Govt reviews key macroeconomic targets marginally


Finance Minister, Ken Ofori-Atta has announced marginal revision of the government’s fiscal deficit target from 6.5 percent of GDP to 6.3 percent.

Government has in the past spent more than has been budgeted for leading to huge deficits which puts financial burden on the economy.

Presenting the Budget Review in parliament, Mr. Ofori-Atta stated that the revision is consistent with government’s resolve to grow the economy and create jobs.

“Over all fiscal deficit has been revised downwards from 6.5 percent of GDP to 6.3 percent of GDP. Primary balance have been revised from a surplus of 0.4 percent of GDP, to a surplus of 0.2 percent of GDP and Gross Foreign Asset to cover at least three months of imports. Goods and services remain the same as originally programmed,” he explained.

Announcing some more revised data, Mr. Ofori-Atta stated that Total Revenue and Grants has been revised downwards by 0.9 percent of GDP from GH¢44.5 billion to GH¢43.1 billion.

“The revision to total Revenue and Grants emanates from revisions made to Corporate Income Tax, Import VAT, Import duty as well as the reclassification of expected non-tax revenue inflows from the sale of government shares of GH¢500 million as financing,” he explained.

In addition, the Minister noted that total Expenditure has also been revised downwards by 1.1 percent of GDP from GH¢58.1 billion to GH¢55.9 billion.

He observed that the key revisions to expenditures included; 0.4 percent of GDP (GH¢867.0 million) adjustment to Goods and Services; 0.3 percent of GDP (GH¢553.2 million) reduction in total transfers to Other Government Units, which comprise all statutory and earmarked funds; and 0.3 percent of GDP (GH¢683.0 million) adjustment to Capital expenditure.

“Despite the measures being taken to ensure that we maintain fiscal discipline, government remains strongly committed to growing the economy and delivering services to our people through strategic allocation and efficient use of resources,” he assured.

However, government has also maintained some key macroeconomic indicators such as the growth rate and inflation.

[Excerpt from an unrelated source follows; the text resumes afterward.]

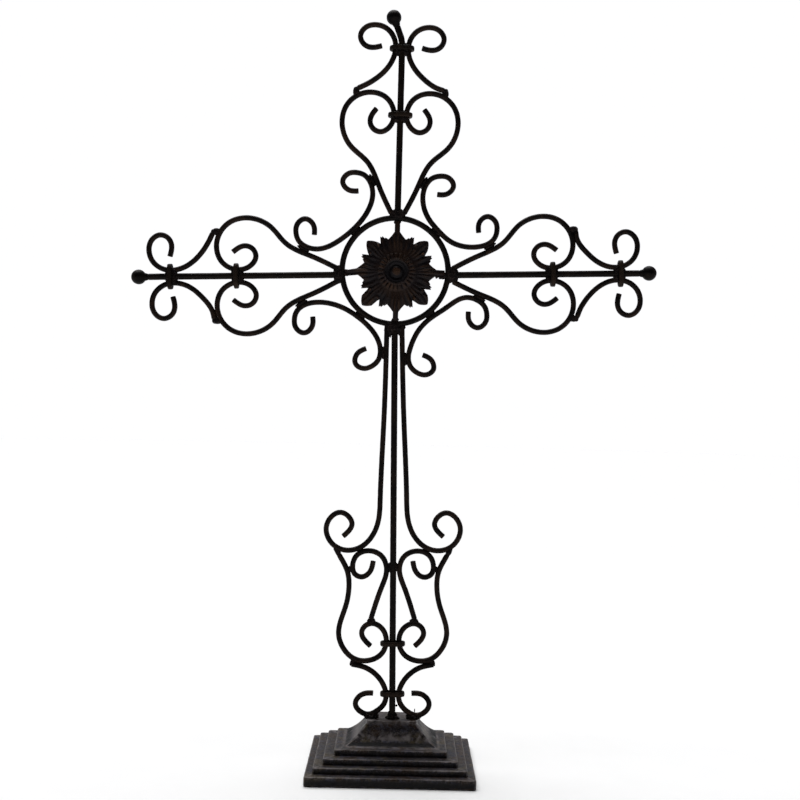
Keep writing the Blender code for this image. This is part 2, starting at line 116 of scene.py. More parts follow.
overhead = bpy.data.lights.new("overhead", "SUN")
overhead.energy = OVERHEAD_LIGHT
overhead.angle = OVERHEAD_SPREAD
lamp = bpy.data.objects.new("overhead", overhead)
lamp.rotation_euler = OVERHEAD_TILT
scene.collection.objects.link(lamp)

# Matt white paper: it scatters all light evenly, with the faintest mottle of its fibres.
paper, tree, place = finish_named("matt_white_paper")
mottle = node(tree, "TexNoise", {"Vector": place, "Scale": 1 / 0.050, "Detail": 3.0})["Fac"]
tone = node(tree, "MixRGB", {"Fac": mottle, "Color1": srgb("#f5f5f5"), "Color2": srgb("#f9f9f9")})[0]
surface = node(tree, "BsdfPrincipled", {"Base Color": tone, "Roughness": 0.9, "Specular IOR Level": 0.1})
node(tree, "OutputMaterial", {"Surface": surface[0]})

shape = bmesh.new()
bmesh.ops.create_circle(shape, cap_ends=True, segments=96, radius=FLOOR_RADIUS)
floor_mesh = bpy.data.meshes.new("floor")
shape.to_mesh(floor_mesh)
shape.free()
floor_mesh.materials.append(paper)
floor = bpy.data.objects.new("floor", floor_mesh)
floor.location.z = -FLOOR_DROP
scene.collection.objects.link(floor)


# Base
# One iron casting in four low steps under a flared pyramid with a small plate on top. It was cast in
# sand, fettled by hand and painted dark, and its edges have rubbed pale since.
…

“Overall, GDP growth rate is maintained at 6.3 percent with nominal GDP revised slightly to 202 billion from the original projection of 203.41 billion. Non oil growth rate maintained 4.6 percent, end year inflation rate is maintained at 11.2 percent,” he noted.

Provisional Fiscal Performance January-June

 Mr. Ofori-Atta announced that Total Revenue and Grants amounted to GH¢17.5 billion (8.6 percent of GDP) against a target of GH¢20.5 billion (10.1 percent of GDP);

“Total Expenditure, including payments for the clearance of arrears amounted to GH¢23.0 billion (11.3 percent of GDP), against a target of GH¢27.6 billion (13.6 percent of GDP). Wages and salaries amounted to GH¢6.8 billion (3.4 percent of GDP) against a target of GH¢6.9 billion,” he added.

He stated that Goods and Services amounted to GH¢854.6 million (0.4 percent of GDP) against the target of GH¢1.4 billion (0.7 percent of GDP);

He disclosed that Interest payments amounted to GH¢6.7 billion (3.3 percent of GDP) against a target of GH¢7.1 billion (3.5 percent of GDP);

“Capital Expenditure (CAPEX) amounted to GH¢2.4 billion (1.2 percent of GDP), representing 81.8 percent of the target of GH¢2.9 billion (1.4 percent of GDP) for the period·Government to eliminate all arrears by end 2019 following the outcome of an audit of the outstanding commitments generated as at end 2016 and institute stringent measures that will prevent the accumulation of new ones,” he observed.

Mr. Ofori-Atta stated that fiscal deficit on cash basis was GH¢5.6 billion (2.7 percent of GDP) compared to GH¢6.7 billion (4.0 percent of GDP) recorded in the same period in 2016;

He noted that the primary balance recorded a surplus of 0.6 percent of GDP, against a target deficit of 0.01 percent.